A challenge with IDs, and especially ones available to unprivileged processes, is that they must not leak information (e.g. the number of existing or created Landlock domains). Tying domain IDs to PID namespaces make them relative to the process reading such value. The same way, a /proc filesystem doesn't show the same thing according to the PID namespace in which it was mounted. The same Landlock domain could then have different IDs according to the /proc in which it is read.

The idea is to see the same things as with a PID: a process will see a domain ID with value 0.0 if the thread that created this domain was in a parent or sibling namespace (I guess what you call "host"), or it will see a useful value 123.0 if this thread was in the same or a nested PID namespace (e.g. the watcher process being in the "host"). Most of the time, legitimate processes looking at these values will be either in the same or a parent PID namespace of the thread that created the Landlock domain under review.

The audit log will contain a domain ID value according to the initial PID namespace, so never 0.0

Secondly, does this design allow checking if a thread is sandboxed from within and outside the PID namespace?

It allows a process A with a /proc mount point X to check if another process B is sandboxed if the thread C that initially sandboxed itself (e.g. it may be a parent of B, or C itself) is visible in the PID namespace of X (i.e. the namespace of the process that mounted X).

l0kod commented 1 month ago

The /proc/<pid>/attr/ interface is now deprecated. Instead, following the same approach as pidfd's IOCTL to get namespace file descriptors (with appropriate permission checks), we could implement a new command to get a Landlock domain's (read-only) file descriptor. This FD could then be used to get the domain ID with an IOCTL command (race-condition free, relative to the calling task, and compatible with kcmp(2)), and it would also be useful for future use cases (e.g. copy into a new ruleset, control cross-domain accesses). We could then have two IOCTL commands: one to get the absolute/audit ID (requiring CAP_AUDIT_READ), and another to get the relative ID (unprivileged, tied to the PID of the initial restricted task and relative to the current PID namespace). Both values would be 64 bits (e.g. PID << 32 | version).

l0kod commented 3 weeks ago

Here is a new proposal for the ID generator: https://lore.kernel.org/all/20241022161009.982584-5-mic@digikod.net/

Instead of managing absolute and relative IDs, only use absolute IDs that are OK to be exposed to unprivileged processes.

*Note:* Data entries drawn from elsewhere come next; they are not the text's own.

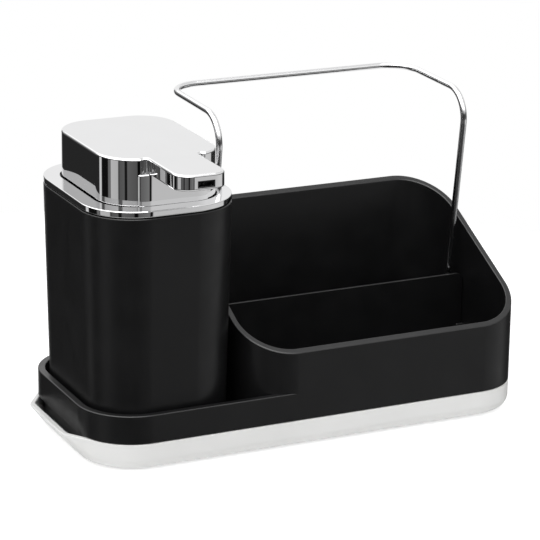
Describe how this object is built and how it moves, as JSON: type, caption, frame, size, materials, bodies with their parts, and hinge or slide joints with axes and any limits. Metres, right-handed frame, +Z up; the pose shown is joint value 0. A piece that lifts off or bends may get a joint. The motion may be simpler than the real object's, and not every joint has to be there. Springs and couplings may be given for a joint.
{
  "type": "soap pump caddy",
  "caption": "Worktop caddy: a press-pump soap bottle beside a divided bin on a drip tray, with a bent wire towel rail over the bin.",
  "frame": {"origin": "on the worktop, under the middle of the whole outline", "axes": "+X along the caddy towards the bin, +Y towards the back, +Z up; the spout points to -Y"},
  "size_m": [0.2372, 0.1461, 0.1544],
  "materials": {
    "white_plastic": "satin white moulded plastic",
    "black_plastic": "matte black soft-touch plastic",
    "divider_plastic": "matte black moulded sheet",
    "chrome": "bright polished chrome",
    "wire": "bright chromed wire",
    "inner_black": "satin black moulded plastic",
    "milky_plastic": "natural translucent polypropylene",
    "dark_rubber": "matte dark rubber",
    "grey_rubber": "soft grey silicone",
    "steel": "stainless steel"
  },
  "bodies": {
    "tray": {"drip_tray": "white_plastic", "foot_front_left": "grey_rubber", "foot_front_right": "grey_rubber", "foot_back_left": "grey_rubber", "foot_back_right": "grey_rubber"},
    "holder": {"holder": "black_plastic"},
    "divider": {"divider": "divider_plastic"},
    "rail": {"towel_rail": "wire", "rail_sleeve_left": "dark_rubber", "rail_sleeve_right": "dark_rubber"},
    "bottle": {"bottle": "black_plastic", "bottle_pad": "dark_rubber"},
    "pump": {"collar_plate": "chrome", "pump_well": "inner_black", "well_seal": "grey_rubber", "pump_cylinder": "milky_plastic", "cylinder_gasket": "dark_rubber", "cylinder_cap": "inner_black", "inlet_ball": "steel", "dip_tube": "milky_plastic", "return_spring": "steel"},
    "head": {"head_shell": "chrome", "head_core": "inner_black", "nozzle_insert": "inner_black", "pump_stem": "milky_plastic", "piston": "milky_plastic", "outlet_ball": "steel"}
  },
  "joints": [
    {"name": "holder_lift", "type": "slide", "parent": "tray", "child": "holder", "axis": [0, 0, 1], "range_m": [0, 0.03]},
    {"name": "divider_lift", "type": "slide", "parent": "holder", "child": "divider", "axis": [0, 0, 1], "range_m": [0, 0.024]},
    {"name": "rail_lift", "type": "slide", "parent": "holder", "child": "rail", "axis": [0, -0.1288, 0.9917], "range_m": [0, 0.03]},
    {"name": "bottle_lift", "type": "slide", "parent": "holder", "child": "bottle", "axis": [0, 0, 1], "range_m": [0, 0.1]},
    {"name": "pump_lift", "type": "slide", "parent": "bottle", "child": "pump", "axis": [0, 0, 1], "range_m": [0, 0.115]},
    {"name": "head_press", "type": "slide", "parent": "pump", "child": "head", "axis": [0, 0, -1], "range_m": [0, 0.012], "stiffness_N_per_m": 600, "springref_m": -0.01, "deforming": ["return_spring"]}
  ]
}
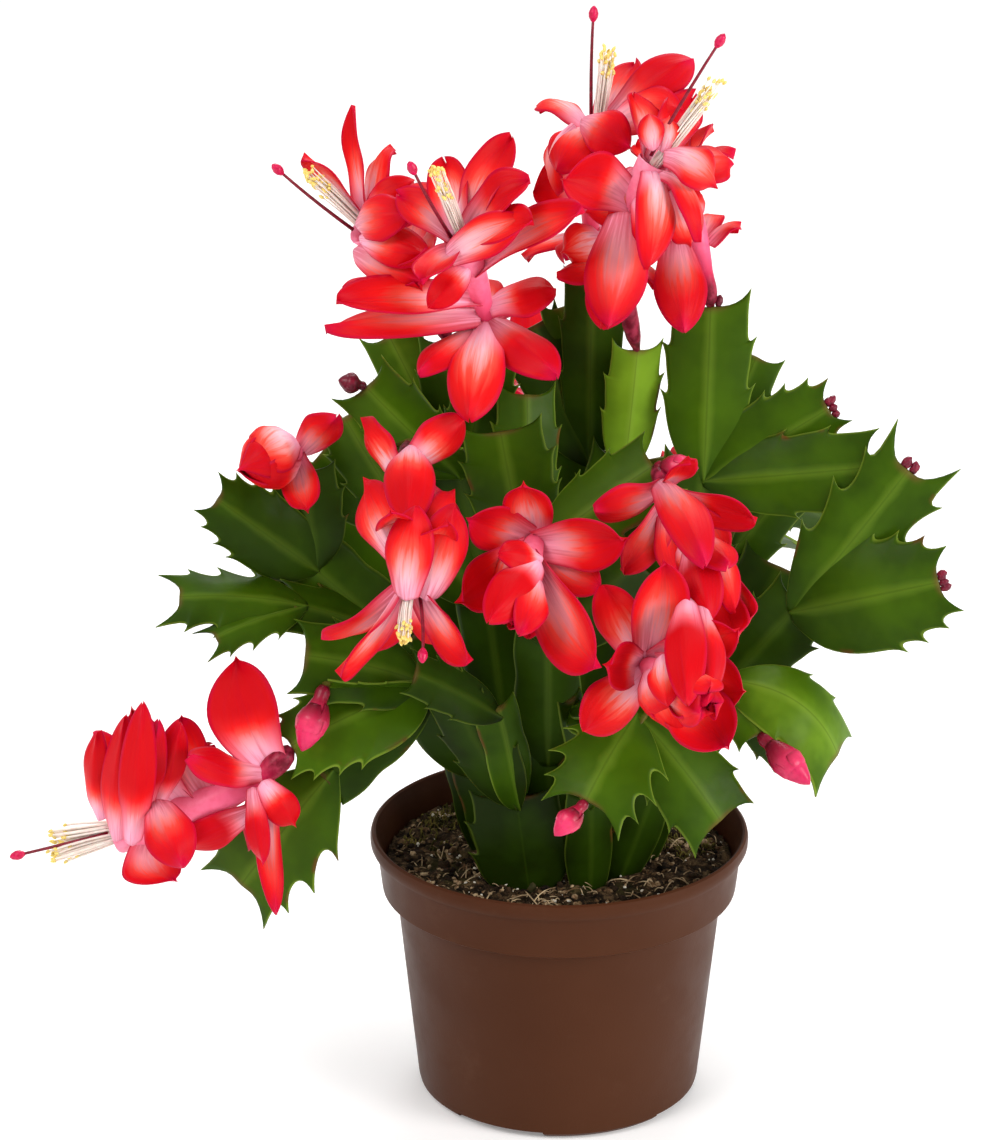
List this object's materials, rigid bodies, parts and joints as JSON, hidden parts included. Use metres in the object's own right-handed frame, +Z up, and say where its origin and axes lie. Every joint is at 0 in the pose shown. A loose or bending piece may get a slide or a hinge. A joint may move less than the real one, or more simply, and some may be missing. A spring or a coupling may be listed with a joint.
{
  "type": "potted christmas cactus",
  "caption": "Christmas cactus in full red bloom with toothed flat leafy stems, standing in a round plastic nursery pot filled with dark potting soil.",
  "frame": {"origin": "centre of the pot's underside, on the face it stands on", "axes": "+Z up, -Y towards the viewer of the picture, +X to the viewer's right"},
  "size_m": [0.2887, 0.2599, 0.3504],
  "materials": {
    "pot": "satin brown moulded plastic",
    "soil": null,
    "stem": null,
    "petal": "satin red petals with pale pink centres; paper stands in for their density",
    "pistil": "dark red style and stigma",
    "stamen": "white filaments with yellow anthers",
    "bud": "satin magenta buds"
  },
  "bodies": {
    "root": {"pot": "pot", "soil": "soil", "stem_centre": "stem", "stem_front_centre": "stem", "stem_left_top": "stem", "stem_left": "stem", "stem_left_low": "stem", "stem_left_centre": "stem", "stem_front": "stem", "stem_right_top": "stem", "stem_right_low": "stem", "stem_right_front": "stem", "stem_back_right": "stem", "stem_back": "stem", "stem_back_left": "stem", "bloom_top_left": "petal", "bloom_top_right": "petal", "bloom_far_right": "petal", "bloom_left": "petal", "bloom_front_left": "petal", "bloom_front_centre": "petal", "bloom_front_right": "petal", "bloom_front_low": "petal", "bloom_low_left": "petal", "bloom_back": "petal", "bloom_back_left": "petal", "bloom_back_right": "petal", "pistil_1": "pistil", "stamens_1": "stamen", "pistil_2": "pistil", "stamens_2": "stamen", "pistil_3": "pistil", "stamens_3": "stamen", "pistil_4": "pistil", "stamens_4": "stamen", "pistil_7": "pistil", "stamens_7": "stamen", "pistil_11": "pistil", "stamens_11": "stamen", "pistil_12": "pistil", "stamens_12": "stamen", "pistil_13": "pistil", "stamens_13": "stamen", "bud_left_top": "bud", "bud_left_low": "bud", "bud_front_low": "bud", "bud_right_low": "bud"}
  },
  "joints": []
}
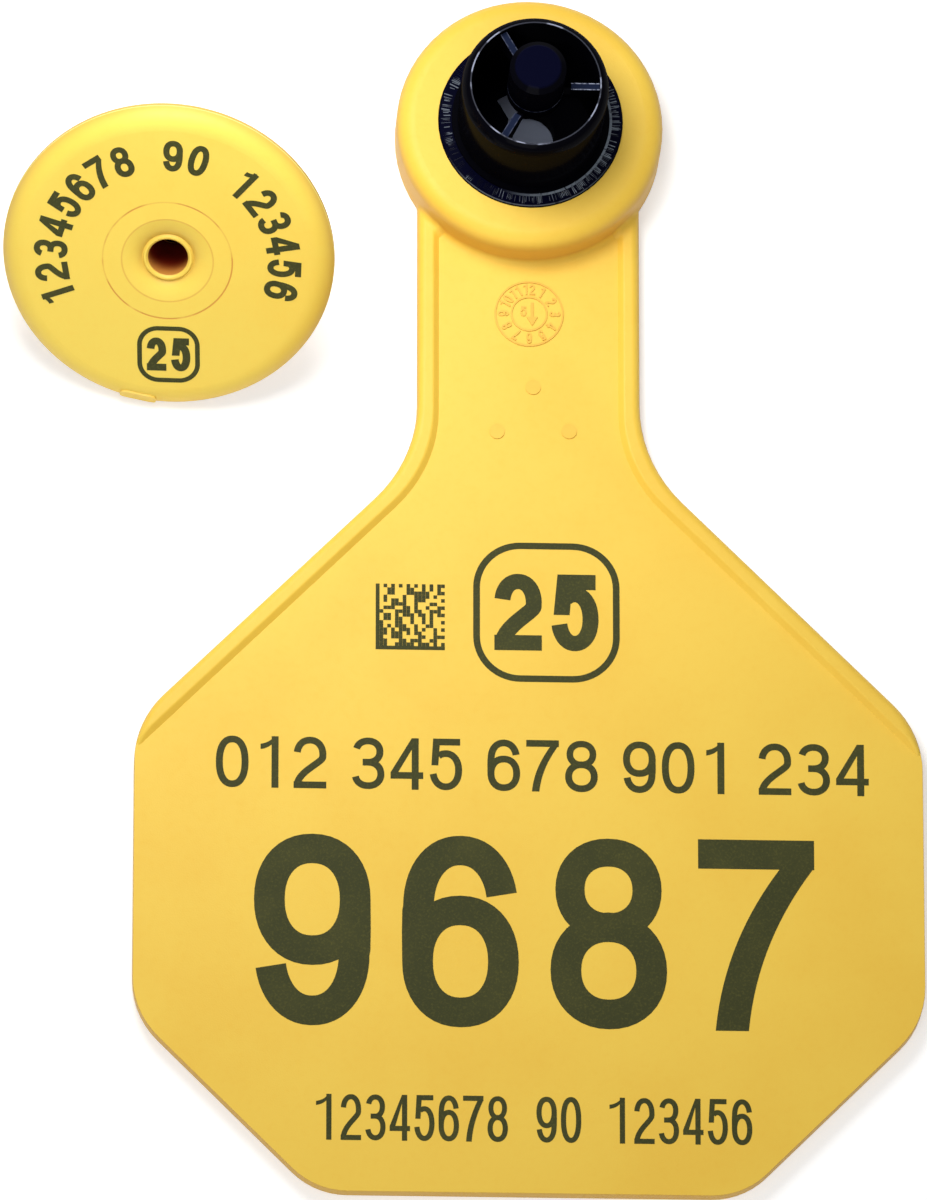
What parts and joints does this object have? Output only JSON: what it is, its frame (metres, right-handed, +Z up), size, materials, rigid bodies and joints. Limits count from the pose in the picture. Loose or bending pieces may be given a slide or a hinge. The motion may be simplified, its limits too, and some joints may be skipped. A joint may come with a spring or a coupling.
{
  "type": "livestock ear tag",
  "caption": "Two-piece livestock ear tag: a necked flat panel with a locking cup in its round head, and a round button with a hollow barbed stud.",
  "frame": {"origin": "centre of the stud's bore, on the panel's back face, which lies on the ground", "axes": "+Z up, out of the printed side and along the bore; +Y along the panel from its foot to its head; +X to the right of the print"},
  "size_m": [0.0895, 0.1207, 0.0242],
  "materials": {
    "panel": "satin yellow flexible polyurethane",
    "cup": "glossy black hard plastic",
    "button": "satin yellow flexible polyurethane",
    "tip": "black hard plastic"
  },
  "bodies": {
    "root": {"tag_panel": "panel", "locking_cup": "cup", "male_button": "button", "stud_tip": "tip"}
  },
  "joints": []
}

These IDs have important properties:

They are unique during the lifetime of the running system thanks to the 64-bit values: at worse, 2^60 - 2*2^32 useful IDs.
They are always greater than 2^32 and must then be stored in 64-bit integer types.
The initial ID (at boot time) is randomly picked between 2^32 and 2^33, which limits collisions in logs between different boots.
IDs are sequential, which enables users to order them.
IDs may not be consecutive but increase with a random 2^4 step, which limits side channels.

This approach is more secure than other kernel IDs such as socket's inodes.

l0kod commented 2 days ago

We can now extend the new PIDFD_GET_INFO IOCTL.

landlock-lsm / linux

Identify tasks' domain #26